The second question is: “Is there any secret thing with thee?” (Job 15: 11 AV, my emphasis). Is there something in your walk and ways, in your business or your household—anything which you know perfectly well is contrary to His holy mind and will? It is a solemn thing to be going on with jealously studied exactitude as to outward conduct (and, perhaps with correct ecclesiastical principles into the bargain) and yet all the time have some hidden evil estranging the heart from God. Reader, is this the case with you? Is there any secret thing with thee? No wonder that heavenly comforts are few when the heavenly Comforter is grieved—for He knows your secret. Outwardly all may seem right with the ship as she sails out of harbour, but there is a villainous stowaway on board who may reduce her to a helpless wreck any day. The captain is aware of it, but he ignores the warning of the only one on board (beside himself) who knows the secret. Now what will it avail under such circumstances that the captain perfectly understands all the laws of navigation? It will avail him nothing. So is there any such stowaway in the vessel of the reader? What does it matter that all is clear and clean upon the public deck if an evil wrecker is hidden below? What good is it that your head is as clear as spring-water as to doctrine, if your heart’s affections are as cold? You have left your first love, and the Lord calls upon you to repent (see Rev. 2: 4).

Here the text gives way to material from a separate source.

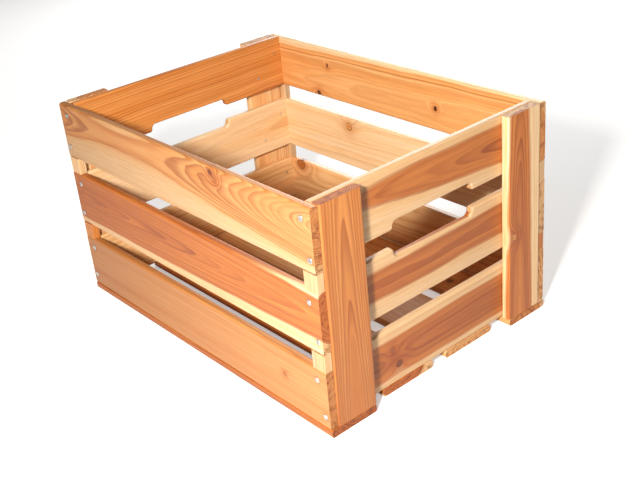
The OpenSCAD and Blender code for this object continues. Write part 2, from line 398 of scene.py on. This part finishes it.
def heads_on(board):
    """Nail heads that lie on this board: place along and across it, and radius, in mm."""
    found = []
    near_face = 1.0  # a head lies this close to the board's face
    for name, heads in HEADS.items():
        if AXES[NAIL_HEADS[name][0]] != board.order[2]:
            continue
        for head, radius in heads:
            offset = [(head - board.middle)[axis] * MM for axis in board.order]
            on_face = abs(abs(offset[2]) - board.half[2]) < near_face
            if on_face and abs(offset[0]) < board.half[0] and abs(offset[1]) < board.half[1]:
                found.append((offset[0], offset[1], radius * MM))
    return found


# %% Dimples round the nails
def add_dimples(board, colour):
    """Darkens the wood round each nail head. Also gives how deep the dimple is there."""
    bench = board.bench
    stain = (0.62, 0.50, 0.42, 1)
    dimple = 0.0
    for nail_along, nail_across, radius in heads_on(board):
        along = board.along - nail_along
        across = board.across - nail_across
        away = (along * along + across * across).root()
        mark = away.step(radius * 1.9, radius * 0.95)
        dimple = mark + dimple
    if isinstance(dimple, Reading):
        colour = bench.mix(colour, stain, dimple * 0.55, "MULTIPLY")
    return colour, dimple


print("nail heads that dimple a board:", sum(len(heads) for heads in HEADS.values()))

# %% [markdown]
# ## End grain, and eased edges with wear and a painted highlight
#
# Where the saw cut across the fibres, their open ends drink the lacquer: end grain is darker and
# duller, and blotches, ring lines, fine cracks and pores show in it. The long edges were eased with
# a cutter and are handled most, and they are painted a little paler: partly wear, and partly a
# painted highlight where the rounded edges catch the lamp. A point is on end grain where the
# surface faces along the grain, which the surface normal tells.

# %% End grain, and eased edges with wear and a painted highlight
def add_end_grain(board, colour, line):
    """Darkens the sawn ends. Also gives 1 on the ends and 0 on the faces, and the pores."""
    bench = board.bench
    normal = bench.node("ShaderNodeTexCoord", output=1)
    end = abs(board.readings(normal, (0, 0, 0), 1.0)[0]).step(0.55, 0.85)
    pores_a_mm = 1.4
    at = [reading * pores_a_mm for reading in (board.along, board.across, board.through)]
    pores = bench.noise(*at, 3.0, 0.7)
    blotch = board.noise(7, 7, 31, 2.0, 0.6).step(0.48, 0.66)
    cracked = board.noise(200, 1.4, 37, 2.0).step(0.60, 0.66)
    layers = (
        ((0.86, 0.76, 0.66, 1), end * 0.9),
        ((0.52, 0.36, 0.24, 1), end * blotch * 0.8),
        ((0.60, 0.45, 0.32, 1), end * (line * 0.6 + cracked * 0.6)),
        ((0.60, 0.50, 0.40, 1), end * pores.step(0.45, 0.75) * 0.6),
    )
    for layer_tint, share in layers:
        colour = bench.mix(colour, layer_tint, share, "MULTIPLY")
    return colour, end, pores


edge_wide, edge_narrow = 3.4, 0.6


def add_wear_and_highlight(board, colour, end):
    """Lightens the wood along the eased edges: partly wear, partly a painted highlight."""
    wear_and_highlight_tint = (1.10, 1.12, 1.16, 1)
    inset = (board.half[1] - abs(board.across)) + (board.half[2] - abs(board.through))
    # Painted highlight and wear: every eased edge is lightened, as if rubbed and catching the lamp.
    worn_and_highlit = inset.step(edge_wide, edge_narrow) * (1 - end)
    return board.bench.mix(colour, wear_and_highlight_tint, worn_and_highlit * 0.7, "MULTIPLY")


print("edges are worn over", edge_wide, "mm")

# %% A finished board
def finish_board(name, pith, ring, heart, grain="X", lean=(0, 0), bow=(0, 0), heart_edge=None,
                 knots=(), contrast=1.0, depth=(1, 1)):
    """Makes one board's material and puts it on the board. Gives the number of its nodes."""
    board = Board(name, grain)
    bench, shader = board.bench, board.bench.shader
    radius = ring_radius(board, pith, lean, bow, knots)
    colour, line, fibre = wood_colour(board, radius, ring, heart, heart_edge, contrast, depth)
    colour, end, pores = add_end_grain(board, colour, line)
    colour, hole = add_knots(board, colour, knots)
    colour, dimple = add_dimples(board, colour)
    colour = add_wear_and_highlight(board, colour, end)

    rough = 0.44 + fibre * 0.10 - line * 0.06 + end * 0.30
    height = fibre * 0.012 + line * 0.010 - hole * 0.10 - dimple * 0.16 - end * pores * 0.05
    bump = bench.node("ShaderNodeBump", None, {"Strength": 1.0, "Distance": 1 / MM, "Height": height})

    bench.feed(shader.inputs["Base Color"], colour)
    bench.feed(shader.inputs["Roughness"], rough)
    bench.feed(shader.inputs["Normal"], bump)
    shader.inputs["Coat Weight"].default_value = 0.18
    shader.inputs["Coat Roughness"].default_value = 0.30
    shader.inputs["IOR"].default_value = 1.5

    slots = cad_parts[name].data.materials
    slots.clear()
    slots.append(bench.material)
    return len(bench.tree.nodes)


print("a finish is ready for every board")

# %% [markdown]
# ## The timber, board by board
#
# Below is what the maker would see when laying the boards out: which way the grain runs, where the
# pith of each board's tree lies from the board's middle, across it and through it, how the pith
# leans or bows along the board, how wide the rings are, how far out the heartwood goes, and where
# the knots are. All lengths are in millimetres. A knot is its place along, its place across, its
# radius and the tone of its middle. The heart is a pair of tones, the contrast is how strong the
# ring lines are, and the depth darkens a board from its first end to its last: partly the wood's
# own darker tone, and partly painted shade where the lamp's light falls off along the outer faces.

# %% Timber of the front side
# The depth pairs darken boards towards their first end. They are partly the wood's own tone and partly
# painted shade of the lamp's falloff.
TIMBER = {
    "front_side_top": dict(
        pith=(19, 40), bow=(-100, -0.00028), ring=2.6, heart=("honey", "amber"), heart_edge=47,
        knots=[(84, 31, 3.0, "knot"), (91, 23, 3.4, "russet")], depth=(0.56, 0.80)),
    "front_side_middle": dict(
        pith=(7, 9), lean=(0, 0.040), ring=2.6, heart=("orange", "russet"), heart_edge=35.5,
        depth=(0.72, 0.98)),
    "front_side_bottom": dict(
        pith=(-95, 60), lean=(0.01, 0.01), ring=2.4, heart=("honey", "amber"), contrast=0.8,
        knots=[(177, 4, 2.6, "russet")], depth=(0.55, 0.80)),
}
print("boards chosen:", len(TIMBER))

# %% Timber of the rear side
TIMBER.update({
    "rear_side_top": dict(
        pith=(-12, -70), lean=(0, 0.01), ring=2.8, heart=("honey", "amber"), heart_edge=78,
        knots=[(-125, 12, 2.6, "knot"), (83, -7, 3.2, "bark"), (-148, -33, 4.0, "bark")]),
    "rear_side_middle": dict(
        pith=(-40, 55), lean=(0.02, 0), ring=4.0, heart=("cream", "straw"), contrast=0.5,
        knots=[(-88, 25, 6.3, "amber")]),
    "rear_side_bottom": dict(
        pith=(30, 60), lean=(0, 0.03), ring=4.0, heart=("straw", "honey"), contrast=0.6,
        knots=[(-207, 31, 8.5, "russet")]),
})
print("boards chosen:", len(TIMBER))

# %% Timber of the right end
TIMBER.update({
    "right_end_top": dict(
        grain="Y", pith=(9, -16.5), lean=(-0.0475, 0.05), ring=2.6, heart=("orange", "russet"),
        heart_edge=28.8, depth=(0.8, 0.8)),
    "right_end_middle": dict(
        grain="Y", pith=(3, -30), lean=(0.005, 0.004), ring=3.0, heart=("orange", "russet"),
        heart_edge=40, depth=(0.8, 0.8)),
    "right_end_bottom": dict(
        grain="Y", pith=(-1.5, -15), lean=(0, 0.01), ring=3.0, heart=("orange", "russet"),
        heart_edge=33, knots=[(-75, 8, 4.0, "brown"), (-66, -14, 5.0, "knot")], depth=(0.8, 0.8)),
})
print("boards chosen:", len(TIMBER))

# %% Timber of the left end
TIMBER.update({
    "left_end_top": dict(
        grain="Y", pith=(-60, -50), lean=(0.01, 0.01), ring=2.6, heart=("amber", "orange")),
    "left_end_middle": dict(
        grain="Y", pith=(-3, -60), lean=(0.02, 0.02), ring=4.0, heart=("straw", "honey"),
        heart_edge=63, contrast=0.5),
    "left_end_bottom": dict(
        grain="Y", pith=(40, 45), lean=(0.01, 0), ring=3.4, heart=("straw", "honey"), contrast=0.6),
})
print("boards chosen:", len(TIMBER))

# %% Timber of the posts
TIMBER.update({
    "post_front_right": dict(
        grain="Z", pith=(0, -12), lean=(0, -0.03), ring=2.4, heart=("amber", "orange"),
        depth=(0.72, 0.8)),
    "post_rear_right": dict(
        grain="Z", pith=(-9.5, 26), lean=(0, 0.03), ring=2.6, heart=("orange", "russet"),
        heart_edge=29, knots=[(-22, -18.5, 4.4, "amber")]),
    "post_front_left": dict(
        grain="Z", pith=(20, 30), lean=(0.02, 0), ring=2.8, heart=("honey", "amber"), heart_edge=46),
    "post_rear_left": dict(
        grain="Z", pith=(-30, -40), lean=(0.01, 0.02), ring=3.0, heart=("straw", "honey"),
        contrast=0.7),
})
print("boards chosen:", len(TIMBER))

# %% Timber of the floor
TIMBER.update({
    "floor_front": dict(
        pith=(10, 25), lean=(0, 0.03), ring=2.6, heart=("orange", "russet"), depth=(0.7, 0.8)),
    "floor_middle_front": dict(
        pith=(-12, 30), lean=(0.01, 0.02), ring=2.8, heart=("orange", "russet"), heart_edge=47,
        knots=[(-90, 12, 5.5, "russet")]),
    "floor_middle_rear": dict(
        pith=(25, -50), lean=(0, 0.02), ring=3.4, heart=("straw", "honey"), contrast=0.7),
    "floor_rear": dict(
        pith=(-8, -22), lean=(0, 0.02), ring=2.8, heart=("honey", "orange"), heart_edge=38,
        knots=[(130, -10, 5.0, "knot")]),
})
print("boards chosen:", len(TIMBER))

# %% Timber of the spacer blocks
# The blocks are offcuts set on end, so their fibres run upright.
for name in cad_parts:
    if not name.startswith("spacer_"):
        continue
    brown = name in ("spacer_front_left_lower", "spacer_rear_right_lower")
    TIMBER[name] = dict(
        grain="Z", pith=(25 + 9 * math.sin(SEEDS[name]), -30), ring=2.4,
        heart=("amber", "orange") if brown else ("cream", "straw"), contrast=0.7, depth=(0.8, 0.8))

# %% All the boards
nodes_used = [finish_board(name, **cut) for name, cut in TIMBER.items()]
print("boards finished:", len(TIMBER), "with", min(nodes_used), "to", max(nodes_used), "nodes each")

# %% [markdown]
# ## Bright steel
#
# The nails are drawn wire with a flat head. A metal takes its colour from what it reflects, so the
# steel only needs a pale grey that dulls in patches, a roughness that changes with them, and a
# little bump for the marks of the hammer. One material serves all the nails, because its noise
# follows the place in the crate and so differs from nail to nail.

# %% Nails
def nail_steel():
    """Pale steel, dull in patches, with small hammer marks."""
    bench = Bench("nail_steel")
    place = bench.node("ShaderNodeTexCoord", output=3)
    marks = bench.node("ShaderNodeTexNoise", None, {"Vector": place, "Scale": 900.0, "Detail": 2.0})
    tarnish = bench.node("ShaderNodeTexNoise", None, {"Vector": place, "Scale": 260.0, "Detail": 3.0})
    dull = tarnish.step(0.42, 0.68)
    shader = bench.shader
    bench.feed(shader.inputs["Base Color"], bench.mix((0.82, 0.82, 0.80, 1), (0.46, 0.44, 0.40, 1), dull))
    bench.feed(shader.inputs["Roughness"], 0.24 + marks * 0.14 + dull * 0.18)
    height = marks * 0.08
    bump = bench.node("ShaderNodeBump", None, {"Strength": 1.0, "Distance": 1 / MM, "Height": height})
    bench.feed(shader.inputs["Normal"], bump)
    shader.inputs["Metallic"].default_value = 1.0
    return bench.material


steel = nail_steel()
for name in NAIL_HEADS:
    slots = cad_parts[name].data.materials
    slots.clear()
    slots.append(steel)
print("nail groups finished:", len(NAIL_HEADS))

# %% [markdown]
# ## Floor and light
#
# The crate stands on a plain pale floor. One lamp does most of the work: it stands to the left of
# the camera, about a metre and a half from the crate, so that the near corner is brighter than the
# far one and the front side's shadow falls into the crate. A wide, weaker lamp behind lights the
# far sides, and weak light from all round fills the rest. The floor also glows a little, but only
# where the eye meets it: the Light Path node tells such rays, so the glow lights no wood.

# %% Floor
floor_mesh = bpy.data.meshes.new("floor")
reach, glow = 14.0, 0.42
corners = [(-reach, -reach, 0), (reach, -reach, 0), (reach, reach, 0), (-reach, reach, 0)]
floor_mesh.from_pydata(corners, [], [(0, 1, 2, 3)])
ground = bpy.data.objects.new("studio_floor", floor_mesh)
bpy.context.scene.collection.objects.link(ground)
paper = Bench("studio_paper")
paper.shader.inputs["Base Color"].default_value = (0.80, 0.80, 0.80, 1)
paper.shader.inputs["Roughness"].default_value = 0.9
paper.shader.inputs["Emission Strength"].default_value = 1.0
seen = paper.node("ShaderNodeLightPath")
paper.feed(paper.shader.inputs["Emission Color"], paper.mix((0, 0, 0, 1), (glow, glow, glow, 1), seen))
floor_mesh.materials.append(paper.material)
print("floor of", 2 * reach, "m")

# %% Lamps and room light
def stand_lamp(name, place, size, watts, colour):
    """Stands a square lamp at a place in metres and turns it to the crate."""
    target = Vector((0.0, 0.0, 0.12))
    lamp = bpy.data.objects.new(name, bpy.data.lights.new(name, "AREA"))
    lamp.data.size = size
    lamp.data.energy = watts
    lamp.data.color = colour
    lamp.location = place
    lamp.rotation_mode = "QUATERNION"
    lamp.rotation_quaternion = (target - lamp.location).to_track_quat("-Z", "Y")
    bpy.context.scene.collection.objects.link(lamp)
    print(name, "stands", round((target - lamp.location).length, 2), "m from the crate")


stand_lamp("key_lamp", (0.80, -1.05, 0.88), 0.14, 38, (1.0, 0.97, 0.92))
stand_lamp("back_lamp", (-1.3, 1.5, 0.75), 1.0, 26, (1.0, 0.98, 0.95))

room = bpy.data.worlds.new("room")
room.use_nodes = True
room.node_tree.nodes["Background"].inputs["Color"].default_value = (1.0, 1.0, 1.0, 1)
room.node_tree.nodes["Background"].inputs["Strength"].default_value = 0.14
bpy.context.scene.world = room
bpy.context.scene.view_settings.view_transform = "Standard"

# %% [markdown]
# ## Done
#
# Nothing of the crate's frame was moved: every piece stands where the frame puts it.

The third question is: “Why doth thine heart carry thee away?” (Job 15: 12 AV, my emphasis). Perhaps you may say, I am not conscious of going on with any moral evil, either publicly or in secret, and yet I confess that it is ‘low water’ with my soul. Remember it is often the very things which we are prone to fix the ‘no harm’ label upon that materially rob a believer of the enjoyment of heavenly communion. You may safely take it for granted that whatever diminishes in your soul the savour of Christ and whatever lessens the sense of His love, must be looked upon as a robber, and treated accordingly. It may just be a hobby or pastime, some outcome of the natural propensity of your heart and mind, something which men would rather praise than blame you for—but if it robs your soul of the comfort of His love, IT MUST GO. We are slow to believe how small a thing may be and yet act as a bar to our communion. George Whitfield once drew the attention of an open-air audience to the smallness of his finger and thumb in comparison with the magnitude of the sun in the heavens, and yet, on holding them up to the sky, showed how these little members were able to shut out its blazing rays from his eyes. Truly it is the little foxes which spoil the vines (see Song of Sol. 2: 15)!

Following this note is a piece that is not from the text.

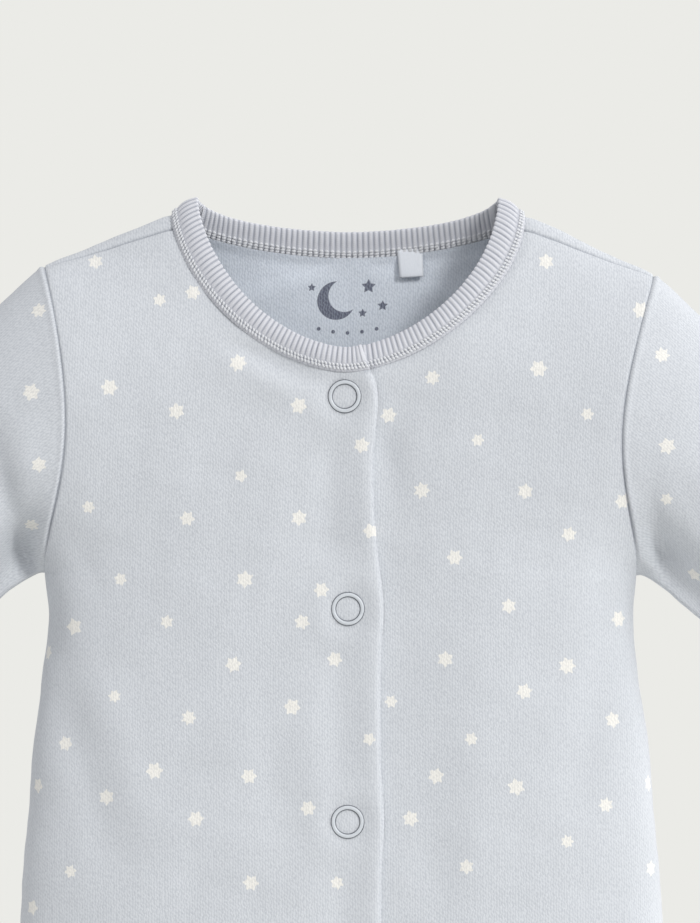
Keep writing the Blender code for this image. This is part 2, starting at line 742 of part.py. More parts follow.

In the OT God instructed His people by figures and pictures as to what was clean and unclean. If you read Leviticus 11, notice how careful He was to furnish a detailed list of the unclean “creeping things” (v29, AV) and to guard His people against them. Has this no voice for us to-day? Have we no need to beware of creeping things (I mean, of course, in a moral sense)? Yes indeed. The world creeps in bit by bit, and old tastes are revived and cultivated, little by little. Remember too that most creepers are also clingers. The smaller the sin (as you judge of its gravity), then often the greater the difficulty in getting rid of it. The pig and the mouse are both classed among the unclean, and are spoken of together in Is. 66: 17. Now if a pig were to walk in at your front door tomorrow, you would not be three minutes expelling it, while if a tiny mouse paid you a visit, you might spend much longer in getting clear.
Again, how different are the habits and movements of these creatures. The ordinary lizard moves so rapidly that, if he should come into view, he is out of sight again very quickly. How different with the chameleon (see v30). He moves so slowly that you might persuade yourself that he has made no progress at all. Stealthily and unhurriedly he moves—but, if left for a while, it will become very clear that he has made distinct headway. Then there is the mole (see v30). We all know its nature. It burrows beneath the earth, and is rarely to be seen in the light. It is essentially an underground worker, and, therefore, all the more difficult to catch, though the results of his burrowing may be traced on the surface. So with the hidden sin of the heart. It may be burrowing there for many a day, and everyone but myself be ignorant of its workings. If not judged, depend upon it that God will one day bring the mischief to the surface. How well therefore to heed the exhortation “keep thy heart more than anything that is guarded; for out of it are the issues of life” (Prov. 4: 23).
The fourth and final question is: “What do thy eyes wink at?” (Job 15: 12 AV, my emphasis). Is there anything in my business or in my family for which I am, in measure, responsible and which, though wrong, I am unrighteously passing over—winking at? God’s complaint against Eli was that his sons made themselves vile and he restrained them not (see 1 Sam. 3: 13) or, as some read, he did not frown upon them. It has been said that many a man gives up the world for the Lord’s sake and goes back to it again for his wife or his family’s sake. Things once frowned upon with godly jealousy may, in the end, be winked at, to the soul’s deep loss and the Lord’s sad dishonour. Oh let us beware of the beginnings of evil and never wink at sin, whether in ourselves or in others! Its deadly power, like the locusts that eat up all the green leaves, will sap your souls of all their vigour and freshness. Give sin one inch and not only will it be sure to take advantage but, in no time at all, will have asserted complete mastery over you.
Four questions then from this book of wisdom: “Are the consolations of God small with thee?”, “Is there any secret thing with thee?”, “Why doth thine heart carry thee away?” and “What do thy eyes wink at?” (Job 15: 11, 12 AV). May we face these squarely and honestly if we are to stand in an evil day!